2. Digital allows us to consider learner-centered classrooms.

This was the main thesis of my talk in March, so I’m not going to rehash too much here, but online/digitally-enhanced courses add a wrinkle that requires us as instructors to move the focus off of ourselves and onto the student engagement. This point was articulated very well by David Tarpenning during the panel and his efforts towards creating an active learning environment for his Introduction to Mass Communications course.

3. Digital is a massive component of lifelong learning.

We need to acknowledge that the four years we have the students at the institution is not enough to teach them all the skills necessary for the workforce. Rather, we need to focus on teaching the foundational knowledge and then give students opportunity within our own courses to understand how to learn beyond the institution (or create more opportunities for them to engage beyond their tenure). The College of Journalism is teaching future workers of a still-being-redefined industry. Our job should be to prepare students to continually prepare themselves. “Lifelong learner” is a mindset (not a demographic).

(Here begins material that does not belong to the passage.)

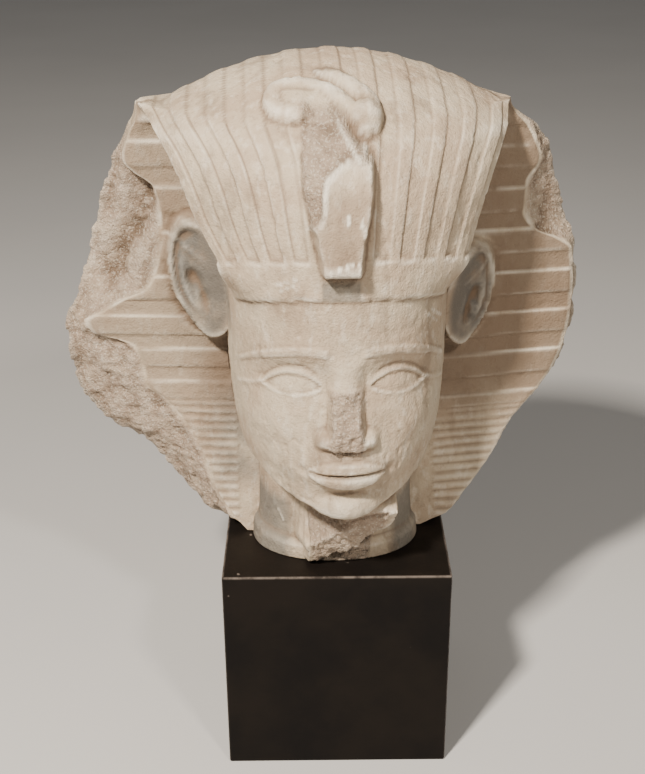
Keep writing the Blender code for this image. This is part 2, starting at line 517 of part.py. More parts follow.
def make_head(collection):
    """The head: the carved grid closed by a pole above and a middle point below, turned and set over the block."""
    points, zone, share = base_grid()
    carved = carve(points, zone, share)
    rows, columns = carved.shape[:2]
    pole = carved[-1].mean(axis=0)
    foot = np.array([0.0, 0.0, 0.0])
    vertices = np.concatenate([carved.reshape(-1, 3), [pole, foot]]) * UNIT
    turn = np.array([[math.cos(HEAD_TURN), -math.sin(HEAD_TURN)], [math.sin(HEAD_TURN), math.cos(HEAD_TURN)]])
    vertices[:, :2] = vertices[:, :2] @ turn.T + (HEAD_SHIFT, 0.0)
    vertices[:, 2] += BLOCK_HEIGHT + SEAT_GAP
    here = np.arange(columns)
    after = np.roll(here, -1)
    start = np.arange(rows - 1)[:, None] * columns
    quads = np.stack([start + here, start + after, start + columns + after, start + columns + here], -1).reshape(-1, 4)
    last = (rows - 1) * columns
    caps = np.stack([here + last, after + last, np.full(columns, rows * columns)], -1).tolist()
    caps += np.stack([after, here, np.full(columns, rows * columns + 1)], -1).tolist()
    mesh = bpy.data.meshes.new("head")
    mesh.from_pydata(vertices.tolist(), [], quads.tolist() + caps)
    mesh.shade_smooth()
    head = bpy.data.objects.new("head", mesh)
    collection.objects.link(head)
    triangles = 2 * len(quads) + len(caps)
    fewer = head.modifiers.new("Fewer faces", "DECIMATE")
    fewer.ratio = HEAD_TRIANGLES / triangles
    fewer.use_collapse_triangulate = True
    mesh.materials.append(make_material("cast stone", STONE_COLOUR, 0.75))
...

Again, thanks to the Gaylord College for the holding the event and an even bigger thank for live streaming/archiving it. I now get a digital copy of the time Robert Kerr comparing me to Bruce Springsteen:

In 1974, a writer for Rolling Stone went to a little club in New Jersey and then he wrote in the next issue he said, “I’ve seen the future of rock and roll and his name is Bruce Springsteen.” … When I look at Adam today, and I see what he is doing, and I think, “What is the future of digital education?” I think it looks something like Adam Croom.

I mean, come on. Your former professor comparing you to The Boss! I’ve died and gone to Heaven (though I think it also means I have nothing left to accomplish). So I’ll go now and bask in that comment for awhile.